Regulatory and compliance

Commitment to Net Zero to be mandatory in bidding for public contracts

Published on 9th Sep 2021

With a month to go before the Cabinet Office's Procurement Policy Note 06/21 takes effect, bidders for public sector contracts need to get ready to prove to contracting authorities that they are committed to Net Zero when bidding for opportunities worth over £5 million


In a decisive move towards the 2050 Net Zero target, the Cabinet Office published Procurement Policy Note (PPN) 06/21 "Taking Account of Carbon Reduction Plans in the procurement of major government contracts" earlier this year. The announcement of the PPN came in the wake of the publication of the UK Industrial Decarbonisation Strategy and the National Procurement Policy Statement, which both hinted at the key role of public sector procurement in the deployment of pivotal new initiatives to effectively "drive the adoption of green practices" that "reflect [UK] values and respond to national priorities".

Which contracts are caught by PPN 06/21?

PPN 06/21 is applicable to contracts advertised by central government departments, their executive agencies and non-departmental public bodies from 30 September 2021 which have an anticipated value of £5 million per annum (excluding VAT) and are subject to the Public Contracts Regulations 2015.
The PPN applies except in limited cases where it "would not be related and proportionate to the contract". It is expected that carbon reduction will be a factor in the award of "most, if not all" contracts, specifically those contracts which have a direct impact on the environment or require the use of natural resources, buildings and/or transportation of goods or people.

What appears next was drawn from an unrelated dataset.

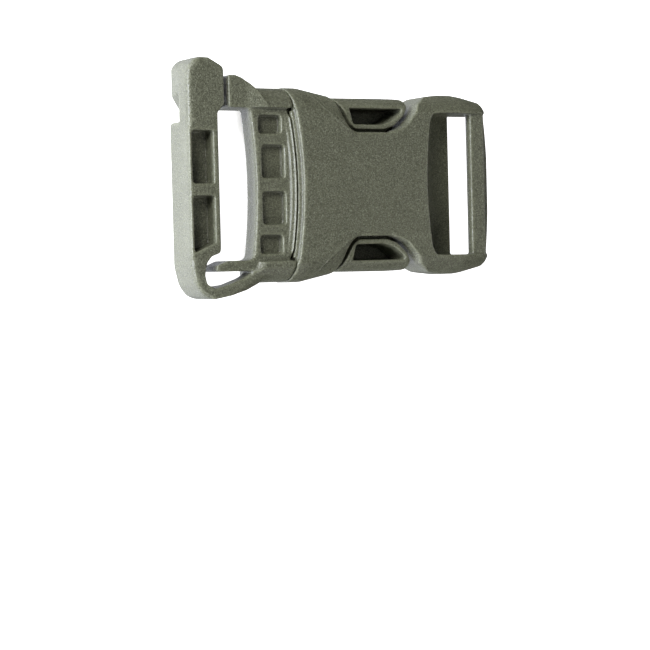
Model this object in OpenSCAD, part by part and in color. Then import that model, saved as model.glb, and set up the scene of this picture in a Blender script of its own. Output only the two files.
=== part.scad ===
// Side release buckle for narrow webbing, shown fastened and lying on its back.
// Lengths are millimetres. X runs along the buckle from the split bar to the webbing slot,
// Y runs across the webbing, Z points away from the surface that the buckle lies on.
// Everything is drawn from the middle of the closed mouth line and moved into place at the end.

/* [Webbing] */
// Width of the webbing that both halves take
webbing_w = 25; // [20:0.5:31]
// Free length of each webbing opening beyond the webbing
webbing_play = 1; // [0.5:0.1:2]

/* [Overall] */
// Thickness of the plug's frame, from its back to the front of the crossbar
frame_t = 8; // [6.6:0.1:9.6]
// Height of the middle of the socket's front above the plug's frame
crown_h = 1.75; // [1.4:0.05:2]
// Radius of the gently domed front
crown_r = 170; // [130:10:300]
// Length of the socket from the middle of its mouth to its frame ends
socket_l = 41.5; // [38:0.1:50]

/* [Socket] */
// Width beyond the webbing opening on each side at the mouth
mouth_side = 4.3; // [4.1:0.05:5]
// Width beyond the webbing opening on each side at the webbing end
end_side = 3.6; // [3.1:0.1:4.3]
// Thickness of the back plate
plate_t = 1.6; // [1.3:0.1:2]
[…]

The PPN will not be applicable if the market for a contract is "distorted/narrowed/struggling/ to such a significant extent that delivery of public services is likely put at risk, or value for money is likely to be severely compromised" or "where there is a civil emergency".

The PPN also applies to framework agreements and dynamic purchasing systems where the value of any contract awarded is greater than £5 million.

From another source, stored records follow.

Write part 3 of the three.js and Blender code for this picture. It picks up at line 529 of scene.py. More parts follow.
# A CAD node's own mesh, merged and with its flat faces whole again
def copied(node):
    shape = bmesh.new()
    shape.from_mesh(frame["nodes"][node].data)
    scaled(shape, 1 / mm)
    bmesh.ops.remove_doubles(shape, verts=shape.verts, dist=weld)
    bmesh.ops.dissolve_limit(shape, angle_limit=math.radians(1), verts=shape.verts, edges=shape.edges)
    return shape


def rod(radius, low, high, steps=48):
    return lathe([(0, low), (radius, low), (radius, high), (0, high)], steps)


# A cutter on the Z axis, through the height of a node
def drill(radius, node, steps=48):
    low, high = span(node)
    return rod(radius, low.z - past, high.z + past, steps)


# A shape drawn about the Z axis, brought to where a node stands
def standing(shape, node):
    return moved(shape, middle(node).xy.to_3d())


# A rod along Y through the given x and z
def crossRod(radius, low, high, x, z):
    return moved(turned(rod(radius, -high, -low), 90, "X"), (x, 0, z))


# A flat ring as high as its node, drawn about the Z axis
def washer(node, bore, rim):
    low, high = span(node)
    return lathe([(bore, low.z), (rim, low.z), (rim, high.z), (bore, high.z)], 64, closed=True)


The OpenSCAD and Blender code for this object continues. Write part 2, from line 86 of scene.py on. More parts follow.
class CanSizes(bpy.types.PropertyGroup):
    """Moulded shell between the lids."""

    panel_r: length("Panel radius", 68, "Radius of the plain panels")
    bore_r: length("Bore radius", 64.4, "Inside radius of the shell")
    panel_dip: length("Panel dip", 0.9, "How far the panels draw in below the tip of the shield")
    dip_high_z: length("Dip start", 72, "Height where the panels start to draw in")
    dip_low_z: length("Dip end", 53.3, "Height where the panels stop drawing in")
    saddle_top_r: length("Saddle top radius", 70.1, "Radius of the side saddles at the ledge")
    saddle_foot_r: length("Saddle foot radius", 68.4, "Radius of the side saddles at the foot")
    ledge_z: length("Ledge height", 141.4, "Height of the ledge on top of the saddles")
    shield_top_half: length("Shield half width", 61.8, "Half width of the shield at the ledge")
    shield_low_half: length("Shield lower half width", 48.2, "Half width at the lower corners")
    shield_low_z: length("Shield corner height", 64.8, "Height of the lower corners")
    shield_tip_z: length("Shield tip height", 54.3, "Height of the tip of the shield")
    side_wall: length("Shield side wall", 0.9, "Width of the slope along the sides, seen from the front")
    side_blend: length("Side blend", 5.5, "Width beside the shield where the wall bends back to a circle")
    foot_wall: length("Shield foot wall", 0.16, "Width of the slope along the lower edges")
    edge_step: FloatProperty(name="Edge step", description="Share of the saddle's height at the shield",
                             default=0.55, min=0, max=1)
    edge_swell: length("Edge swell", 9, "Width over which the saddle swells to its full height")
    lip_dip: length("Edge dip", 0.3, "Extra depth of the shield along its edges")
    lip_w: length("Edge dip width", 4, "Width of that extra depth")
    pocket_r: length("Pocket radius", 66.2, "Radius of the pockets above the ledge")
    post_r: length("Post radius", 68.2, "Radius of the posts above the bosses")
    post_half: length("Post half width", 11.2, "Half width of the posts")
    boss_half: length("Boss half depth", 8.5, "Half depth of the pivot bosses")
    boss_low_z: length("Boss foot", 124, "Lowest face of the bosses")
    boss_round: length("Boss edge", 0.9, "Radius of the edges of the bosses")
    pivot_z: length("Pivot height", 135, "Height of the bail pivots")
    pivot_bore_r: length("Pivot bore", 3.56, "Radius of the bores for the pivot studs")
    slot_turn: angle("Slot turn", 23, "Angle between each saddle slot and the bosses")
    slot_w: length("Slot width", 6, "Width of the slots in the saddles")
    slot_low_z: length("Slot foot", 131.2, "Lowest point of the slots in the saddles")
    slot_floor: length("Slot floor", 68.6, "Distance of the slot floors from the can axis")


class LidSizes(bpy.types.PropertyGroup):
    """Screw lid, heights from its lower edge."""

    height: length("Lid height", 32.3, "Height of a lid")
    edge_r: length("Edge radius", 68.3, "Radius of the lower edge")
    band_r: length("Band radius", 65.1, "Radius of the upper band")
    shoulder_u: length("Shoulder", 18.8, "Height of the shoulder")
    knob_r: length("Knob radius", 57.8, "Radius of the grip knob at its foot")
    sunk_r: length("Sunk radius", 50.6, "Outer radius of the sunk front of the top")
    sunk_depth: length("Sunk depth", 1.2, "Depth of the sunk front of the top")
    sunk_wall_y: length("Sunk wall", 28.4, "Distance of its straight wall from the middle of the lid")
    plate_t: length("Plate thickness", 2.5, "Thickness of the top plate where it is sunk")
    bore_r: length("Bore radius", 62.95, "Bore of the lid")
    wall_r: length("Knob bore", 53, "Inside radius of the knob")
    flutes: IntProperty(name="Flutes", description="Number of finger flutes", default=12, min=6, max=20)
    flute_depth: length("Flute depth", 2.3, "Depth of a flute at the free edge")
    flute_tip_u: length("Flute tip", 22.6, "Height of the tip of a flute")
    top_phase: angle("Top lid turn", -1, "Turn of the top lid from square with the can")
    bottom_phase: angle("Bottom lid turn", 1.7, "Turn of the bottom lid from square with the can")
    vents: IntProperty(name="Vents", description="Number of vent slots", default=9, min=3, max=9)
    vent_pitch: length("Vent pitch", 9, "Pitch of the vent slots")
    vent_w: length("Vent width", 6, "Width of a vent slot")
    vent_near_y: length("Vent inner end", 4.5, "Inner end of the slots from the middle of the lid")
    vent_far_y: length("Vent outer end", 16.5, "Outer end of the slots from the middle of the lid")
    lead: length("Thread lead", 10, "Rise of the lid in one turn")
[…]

What will my organisation have to do to show a commitment to achieving Net Zero?

As part of the assessment of a bidder's technical and professional ability, the PPN imposes a mandatory requirement (a selection criterion on a pass/fail basis) for suppliers to provide a Carbon Reduction Plan.

The PPN attaches a template Carbon Reduction Plan that bidders will be required to submit, which includes:

  • a commitment to achieving Net Zero by 2050 for a bidder supplier's UK operations;
  • details of both baseline and current Scope 1, Scope 2 and at least 5 of the 15 categories of Scope 3 emissions (as detailed in the following table);

Scope 1

Owned or controlled sources

Scope 2

Indirect emissions from the generation of purchased energy

Scope 3

Indirect emissions

Company facilities

Company vehicles

Purchased electricity, heat and steam

Purchased goods and services

Business travel

Employee commuting

Waste disposal

Use of sold products

Transportation and distribution (up- and downstream)


Leased assets and franchises

  • emission reduction targets, formulated as "We project that carbon emissions will decrease over the next five years to XX tCO2e by 20XX. This is a reduction of XX%"; and
  • details of completed and future Carbon Reduction Projects, including certification schemes

The Carbon Reduction Plan must be updated regularly (at least within six months of an organisation’s financial year-end) and published on the supplier's UK website. Consortium bidders will need to pro-vide a Carbon Reduction Plan for each consortium member.

Will my organisation be excluded if it fails to show a commitment to Net Zero?

A bidder can be excluded from the procurement if they fail to make an organisational commitment to reduce emissions so as to achieve Net Zero by 2050. They can also be excluded if the Carbon Re-duction Plan fails to meet the standard required. However, the Carbon Reduction Plan will not be scored or compared against other Carbon Reduction Plans submitted by competitor bidders. Unlike the Social Value Model, the Carbon Reduction Plan is applied at the selection stage, not the later evaluation stage.

Even new entrants to the market (trading for less than 12 months) are required to commit to achieving Net Zero by 2050 although they should not be put at a disadvantage and, if necessary, are allowed to submit a Carbon Reduction Plan as soon as possible after the procurement.

What can my organisation do to prepare?

In order to comply with the new requirements from 30 September 2021, suppliers need to put in place systems which can accurately calculate baseline and current Scope 1 to 3 emissions. Once a supplier has a true picture of its current emissions, it can begin to seek out and put in place effective carbon reduction projects and set achievable carbon reduction targets.

Putting these systems in place is time consuming, not least because organisational commitments to reduce carbon emissions by a particular percentage in the short term and to Net Zero in the long term must be firmly based on fact. Contracting authorities can also request evidence if required. From a reputational perspective, carbon reduction plans published on a supplier's website need to be careful-ly drafted so that they are neither inadequately nor overly ambitious and cannot be met.

Failing to put in place these systems now could mean that a supplier is unable to complete a Carbon Reduction Plan in time, and so will not be able to successfully bid for a contract once PPN 6/21 is in full effect.


* This article is current as of the date of its publication and does not necessarily reflect the present state of the law or relevant regulation.